Over the last several years, Karen and MCHA have partnered with health care agencies to address shared goals. For example, MCHA works with Mid Columbia Center for Living on a state-funded housing voucher program called Housing Access and Supports to serve individuals with severe and persistent mental illness who are homeless or at risk of homelessness. This program included a caseworker to help individuals stay stably housed, which proved critical.
While the Bridges to Health Pathways program was in its development phase, housing kept coming up in the regional community health assessments (CHAs). Karen worked closely with the Columbia Gorge Health Council to develop expectations and goals for the program around housing as well as to secure the program’s first substantial funding through a Meyer Memorial Trust grant designed to support innovative programs linking health and housing. The Bridges to Health Pathways Program embeds Community Care Coordinators (CCCs) in local agencies in order to improve access to services and empower the community to improve their overall wellbeing.
“Now we have two community health workers [Community Care Coordinators] and their main focus at our agency is to work with people who have vouchers,” Karen said. “They attend briefings where people get their voucher and they stand up and say, ‘If you’re feeling really overwhelmed, we’re here to help you, here’s my card, let’s set up an appointment’ and then they help guide people through the process of finding housing and staying stably housed’.”
Prior to this partnership with MCCFL and B2H, Karen saw clients cycling through housing due to barriers like not being able to read, or simply not getting paperwork in or inspections done on time. The importance of community health workers cannot be overstated, as they are trusted members of the community working to empower clients and connect them with available resources.

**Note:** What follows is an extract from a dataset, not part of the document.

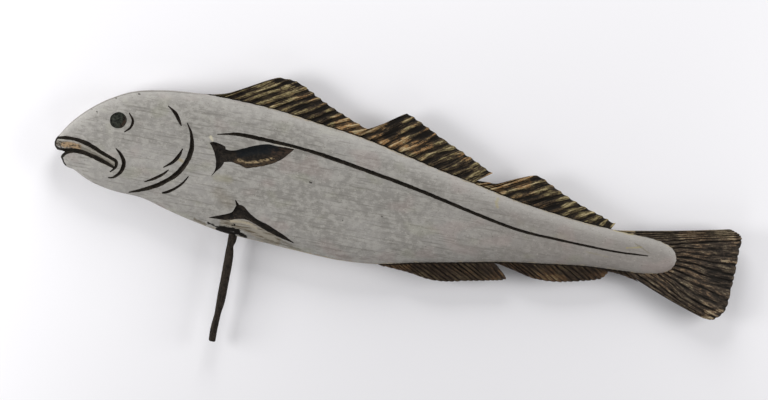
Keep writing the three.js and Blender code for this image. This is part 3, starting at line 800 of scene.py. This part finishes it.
def fin_stain(name, ray_width, stains, levels, darkening, patch_size, spots):
    """Stain left black in the grooves of the rays and rubbed through, in broken streaks along each
    ray, to brown, then to `stains`' olive or orange gold size, then to cream wood. `levels` are where
    brown, gold and cream begin; `spots` are places with more or less rubbing, and how orange."""
    material, tree, shader, at = start_material(name, 0.64, 0.12)
    kept = attribute(tree, "place")
    ray, along, cut = kept["X"], kept["Y"], kept["Z"]
    flat = flattened(tree, at, 9.0)[1]
    across = add(tree, "ShaderNodeMath", {0: ray, 1: ray_width}, operation="MULTIPLY")
    laid = add(tree, "ShaderNodeCombineXYZ", {"X": across, "Y": along, "Z": 0.0})
    streak = pattern(tree, laid, (1.6, 15, 1), detail=4, roughness=0.66)
    broad = pattern(tree, laid, (5, 26, 1), detail=3, offset=8.8)
    chip = pattern(tree, at, (3.0, 2.2, 2.2), detail=4, roughness=0.72, offset=4.4)
    patch = pattern(tree, at, patch_size, detail=3, roughness=0.6, offset=40.2)

    rubbed = add(tree, "ShaderNodeMath", {0: cut, 1: -darkening}, operation="MULTIPLY")
    for noise, share in ((streak, 1.3), (broad, 0.4), (patch, 0.5), (chip, 0.6)):
        rubbed = add(tree, "ShaderNodeMath", {0: noise, 1: share, 2: rubbed}, operation="MULTIPLY_ADD")
    orange = pattern(tree, at, (40, 26, 26), detail=2, offset=61.5)
    for path, half_width, soft, more, warmer in spots:
        near = add(tree, "ShaderNodeMapRange", {
            "Value": from_path(tree, flat, path), "From Min": half_width + soft, "From Max": half_width},
            interpolation_type="SMOOTHSTEP")
        rubbed = add(tree, "ShaderNodeMath", {0: near, 1: more, 2: rubbed}, operation="MULTIPLY_ADD")
        orange = add(tree, "ShaderNodeMath", {0: near, 1: warmer, 2: orange}, operation="MULTIPLY_ADD")

    black, brown, olive, amber, cream = (colour(code) for code in stains)
    gold = coat(tree, olive, amber, orange, 0.46, 0.62)
    tone = coat(tree, black, brown, rubbed, levels[0], levels[0] + 0.12)
    tone = coat(tree, tone, gold, rubbed, levels[1], levels[1] + 0.10)
    tone = coat(tree, tone, cream, rubbed, levels[2], levels[2] + 0.14, 0.9)
    # Painted shade, over dark paint, in the corner where the fin meets the body; the deepest grooves darker
    # still
    tone = coat(tree, tone, black, along, 2.8, 1.4, 0.85)
    tone = coat(tree, tone, colour("#0f0c09"), cut, 1.5, 2.6, 0.7)
    finish_with(tree, shader, tone, [(streak, 0.9), (chip, 0.6)])
    return material


# Places on the fins of the left face that are rubbed more or less than the rest: path, half width,
# softness, how much more, and how much more orange
BACK_FIN_SPOTS = [
    ([(396, 113), (432, 105)], 4, 10, 0.16, 0.25), ([(272, 148), (300, 140)], 3, 9, 0.08, -0.15),
    ([(345, 122), (385, 112)], 6, 14, -0.10, -0.1), ([(292, 156), (335, 156)], 1, 5, -0.3, 0.0),
    ([(436, 106), (470, 119)], 4, 8, 0.20, 0.2), ([(482, 112), (488, 132)], 5, 9, -0.34, 0.0),
    ([(470, 98), (540, 100)], 6, 10, 0.10, 0.2), ([(560, 84), (600, 76)], 6, 10, -0.10, -0.1),
    ([(606, 61), (664, 56)], 1.5, 4, 0.24, 0.1), ([(642, 72), (690, 80)], 6, 10, 0.12, 0.25),
    ([(700, 55), (742, 50)], 4, 10, -0.16, 0.1), ([(750, 60), (826, 42)], 5, 8, 0.10, -0.2),
]
BELLY_FIN_SPOTS = [
    ([(505, -84), (545, -80)], 2, 8, 0.10, 0.1), ([(560, -90), (590, -88)], 1.5, 7, 0.12, -0.3),
    ([(738, -57), (775, -54)], 1.5, 6, 0.16, 0.4), ([(820, -38), (834, -36)], 2, 6, 0.12, 0.4),
]
TAIL_SPOTS = [
    ([(935, 42), (985, 54), (1012, 52)], 4, 9, 0.12, 0.1),
    ([(998, 16.5), (1022, 17.5)], 0.5, 1.8, 0.34, 0.2),
    ([(990, -63), (1012, -56)], 0.8, 3.2, 0.26, 0.2),
    ([(986, -71), (1000, -70)], 0.8, 2.4, 0.34, 0.2),
    ([(985, 2), (1010, -16)], 5, 12, -0.12, -0.2), ([(1012, 60), (1021, 40)], 1, 4, -0.1, 0.0),
    ([(838, 36), (861, 35)], 2, 2.5, 0.6, 0.0),
]


def cut_paint(name, tones, flecks):
    """Black paint run into a cut, browner where it is thin, with a few flecks of wood at the rims."""
    material, tree, shader, at = start_material(name, 0.72, 0.08)
    rim = add(tree, "ShaderNodeMath", {0: attribute(tree, "place")["X"]}, operation="ABSOLUTE")
    thin = pattern(tree, at, (7, 5, 5), detail=4, roughness=0.65)
    tone = coat(tree, colour(tones[0]), colour(tones[1]), thin, 0.42, 0.66)
    fleck = pattern(tree, at, (2.4, 1.6, 1.6), detail=3, roughness=0.7, offset=5.2)
    worn = add(tree, "ShaderNodeMath", {0: rim, 1: 0.09, 2: fleck}, operation="MULTIPLY_ADD")
    tone = coat(tree, tone, colour(tones[2]), worn, 0.64, 0.73, flecks)
    finish_with(tree, shader, tone, [(thin, 0.5), (fleck, 0.25)])
    return material, tree, shader, at, tone


def hollow_paint():
    """Black paint in the wide hollows, bluish on the steep wall, rubbed to brown wood on the lower
    slope of the pectoral fin, with a light ridge between two passes of the gouge."""
    material, tree, shader, at, tone = cut_paint(
        "black_paint_in_hollows", ("#1a1816", "#2b2621", "#54463a"), 0.6)
    flat = flattened(tree, at, 6.0)[1]
    streak = pattern(tree, at, (8, 2.2, 2.2), detail=4, roughness=0.7, offset=2.2)
    broken = add(tree, "ShaderNodeMapRange", {
        "Value": streak, "From Min": 0.42, "From Max": 0.56, "To Min": 0.0, "To Max": 0.95})
    blue = from_path(tree, flat, [(272, 42), (300, 52), (318, 56)])
    tone = coat(tree, tone, colour("#151b20"), blue, 11, 5, 0.6)
    slope = from_path(tree, flat, [(270, 26), (288, 25), (306, 31), (322, 40)])
    tone = coat(tree, tone, colour("#43372a"), slope, 8, 3, broken)
    ridge = from_path(tree, flat, [(270, 29), (284, 27.5), (300, 32.5), (320, 41)])
    tone = coat(tree, tone, colour("#9a8768"), ridge, 2.6, 0.6, broken)
    speckled = from_path(tree, flat, [(322, 50), (342, 57)])
    tone = coat(tree, tone, colour("#3d3129"), speckled, 9, 3, broken)
    tree.links.new(tone, shader.inputs["Base Color"])
    return material


def eye_paint():
    """Black enamel, dulled to olive and rubbed brown on the side towards the gill."""
    material, tree, shader, at = start_material("black_enamel_eye", 0.5, 0.15)
    dull = pattern(tree, at, (4, 2.6, 2.6), detail=4, roughness=0.7)
    tone = coat(tree, colour("#131512"), colour("#373a32"), dull, 0.40, 0.62)
    side = from_path(tree, flattened(tree, at, 4.0)[0], [(93.5, 59), (95, 52), (91, 45)])
    rubbed = add(tree, "ShaderNodeMapRange", {"Value": dull, "From Min": 0.42, "From Max": 0.56})
    tone = coat(tree, tone, colour("#3c2f27"), side, 3.4, 1.0, rubbed)
    finish_with(tree, shader, tone, [(dull, 0.5)])
    return material


def bare_wood():
    """Weathered pine end grain and sawn walls, stained grey-brown."""
    material, tree, shader, at = start_material("bare_weathered_pine", 0.8, 0.15)
    grain = pattern(tree, at, (22, 1.4, 1.4), detail=4, roughness=0.6)
    tone = coat(tree, colour("#6f5b3f"), colour("#3b2e1f"), grain, 0.38, 0.64)
    finish_with(tree, shader, tone, [(grain, 0.4)])
    return material


def rust():
    """Wrought iron rusted dark brown all over: scale in flakes of some mm, finer pits, and a few
    lighter brown spots."""
    material, tree, shader, at = start_material("pitted_rusted_iron", 0.82, 0.2)
    flake = pattern(tree, at, (5, 7, 5), detail=5, roughness=0.65)
    pit = pattern(tree, at, (1.5, 1.8, 1.5), detail=3, roughness=0.7, offset=6.6)
    tone = coat(tree, colour("#16120f"), colour("#2f2821"), flake, 0.38, 0.62)
    tone = coat(tree, tone, colour("#4b3d31"), pit, 0.54, 0.68, 0.75)
    tone = coat(tree, tone, colour("#0c0a08"), pit, 0.42, 0.34, 0.8)
    finish_with(tree, shader, tone, [(flake, 1.6), (pit, 0.7)])
    return material


FINISHES = {
    "paint": grey_paint(),
    "gold_stain": fin_stain(
        "gold_rubbed_over_black_stain", 12.0, ("#1b1611", "#45392b", "#7f7350", "#94714a", "#b9a985"),
        (0.98, 1.20, 1.36), 0.13, (26, 14, 14), BACK_FIN_SPOTS),
    "dark_stain": fin_stain(
        "brown_black_stain", 8.0, ("#231d18", "#372c23", "#4f4434", "#5f4934", "#86785a"),
        (1.12, 1.34, 1.54), 0.10, (40, 24, 24), BELLY_FIN_SPOTS),
    "tail_stain": fin_stain(
        "brown_stain_worn_in_streaks", 7.0, ("#221e1a", "#3e352d", "#5f5546", "#6c5946", "#a29277"),
        (1.10, 1.31, 1.46), 0.14, (40, 24, 24), TAIL_SPOTS),
    "gouge": cut_paint("black_paint_in_gouge_cuts", ("#1a1713", "#2d2822", "#665848"), 0.5)[0],
    "hollow": hollow_paint(),
    "eye": eye_paint(),
    "wood": bare_wood(),
    "rust": rust(),
}


# The carved fish

SHARP_EDGE = math.radians(40)


def gathered(pieces):
    """Small pieces joined into one before they meet the body."""
    first, *others = pieces
    for other in others:
        join(first, other, "UNION")
    return first


fish = body(FINISHES["paint"])
fins = [
    fin(f"{edge}_fin_{number}", rooted(keys, edge), rays, steps, ragged, edge == "belly", FIN_ROOT_HALF,
        FIN_TIP_HALF, FIN_EMBED, number, FINISHES["gold_stain" if edge == "back" else "dark_stain"])
    for number, (edge, rays, steps, ragged, keys) in enumerate(FINS, start=1)
]
fins.append(fin("tail_fan", TAIL, TAIL_RAYS, TAIL_STEPS, 0.8, True, TAIL_ROOT_HALF, TAIL_TIP_HALF, 0.0,
                len(FINS) + 1, FINISHES["tail_stain"]))
join(fish, gathered(fins), "UNION")
cuts = [mouth_cut(FINISHES["wood"]), bore_cut(FINISHES["wood"])]
for side in (1, -1):
    cuts += [stroke(name, keys, number, FINISHES["gouge"], side)
             for number, (name, keys) in enumerate(STROKES.items(), start=1)]
    cuts += [recess(name, *cut, number, FINISHES["hollow"], side)
             for number, (name, cut) in enumerate(RECESSES.items(), start=1)]
    cuts.append(eye_cut(FINISHES["eye"], side))
join(fish, gathered(cuts), "DIFFERENCE")
keep_one_shell(fish)
fish.data.set_sharp_from_angle(angle=SHARP_EDGE)
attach(fish, "root")
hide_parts("carved_fish")

# The pivot rod

rod_rows = even_rows(ROD, ROD_STEPS, columns=1)
rings = rod_rings(rod_rows, ROD_SIDES, ROD_PITTING)
rod = closed_mesh("forged_rod", rings, np.zeros_like(rings), FINISHES["rust"], caps="face")
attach(rod, "root")
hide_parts("pivot_rod")

# Floor, light and camera

FLOOR_HALF = 6.0
WINDOW_SIZE = 0.8
WINDOW_HEIGHT = math.radians(26)  # as seen from the fish
WINDOW_DISTANCE = 1.7


def floor():
    """Seamless matt paper, a faintly cool white that gives soft shadows and no shine."""
    mesh = bpy.data.meshes.new("floor")
    corners = [(x * FLOOR_HALF, y * FLOOR_HALF, 0) for x, y in ((-1, -1), (1, -1), (1, 1), (-1, 1))]
    mesh.from_pydata(corners, [], [(0, 1, 2, 3)])
    material = bpy.data.materials.new("matt_white_paper")
    material.use_nodes = True
    shader = material.node_tree.nodes["Principled BSDF"]
    shader.inputs["Base Color"].default_value = colour("#f3f2f5")
    shader.inputs["Roughness"].default_value = 0.95
    shader.inputs["Specular IOR Level"].default_value = 0.1
    mesh.materials.append(material)
    sheet = bpy.data.objects.new("floor", mesh)
    bpy.context.scene.collection.objects.link(sheet)


def window(name, bearing, power):
    """A soft window light low beside the fish, at a bearing seen from above, facing it."""
    light = bpy.data.lights.new(name, "AREA")
    light.shape = "SQUARE"
    light.size = WINDOW_SIZE
    light.energy = power
    lamp = bpy.data.objects.new(name, light)
    level = WINDOW_DISTANCE * math.cos(WINDOW_HEIGHT)
    lamp.location = (
        level * math.cos(bearing), level * math.sin(bearing), WINDOW_DISTANCE * math.sin(WINDOW_HEIGHT))
    lamp.rotation_euler = (-lamp.location).to_track_quat("-Z", "Y").to_euler()
    bpy.context.scene.collection.objects.link(lamp)


# The picture is 1132.8 mm wide at the face, turned by 10.8 degrees, and seen from straight above
PICTURE_TURN = math.radians(10.8)
PICTURE_WIDTH = 1.1328
PICTURE_MIDDLE = settle([[491.9, 11.3, 12.0]])[0]
LENS = 300.0
FILM = 36.0

camera_data = bpy.data.cameras.new("camera")
camera_data.lens = LENS
camera_data.sensor_width = FILM
camera_data.clip_end = 50.0
camera = bpy.data.objects.new("camera", camera_data)
camera.location = Vector(PICTURE_MIDDLE) + Vector((0, 0, PICTURE_WIDTH * LENS / FILM))
camera.rotation_euler = (0, 0, PICTURE_TURN)
bpy.context.scene.collection.objects.link(camera)
bpy.context.scene.camera = camera

# Windows on four sides of the picture: bearing in degrees from its right side, and power in watts
WINDOWS = {
    "back_window": (90, 16.5), "snout_window": (180, 18), "tail_window": (0, 12.5),
    "belly_window": (270, 4),
}

floor()
for name, (bearing, power) in WINDOWS.items():
    window(name, math.radians(bearing) + PICTURE_TURN, power)

world = bpy.data.worlds.new("studio")
world.use_nodes = True
world.node_tree.nodes["Background"].inputs["Color"].default_value = (1, 1, 1, 1)
world.node_tree.nodes["Background"].inputs["Strength"].default_value = 0.2
bpy.context.scene.world = world
bpy.context.scene.view_settings.view_transform = "Standard"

One elderly gentleman in particular had been living out his vehicle for several years and staying at the Hood River Warming Shelter. He was always caring and positive, and when a Shelter Host encouraged him to talk to a B2H Community Care Coordinator, he did. Through the Bridges to Health Pathways Program, this individual began receiving the support he needed to reach his personal goals. He’s now living in a warm, comfortable apartment in Hood River, in walking distance of his physical therapy office.
Collaborating with the health care sector has also given Karen a chance to spread the word about the work she does. “I think another piece of why it’s been great to participate in the Pathways program is because we have the opportunity to go out to all of these new community partners that we didn’t typically partner with in the past like the health departments. Now we can tell people about the work that we’re doing.”
For Karen, a healthy, equitable, and thriving community is full of people of all income levels. “To me it’s a place where people of all incomes can live where they want to live.”
“We hear a lot at community meetings, ‘The Gorge is a popular place to live, and if you grew up here or you work here, you should have an affordable place to call home regardless of your income level.”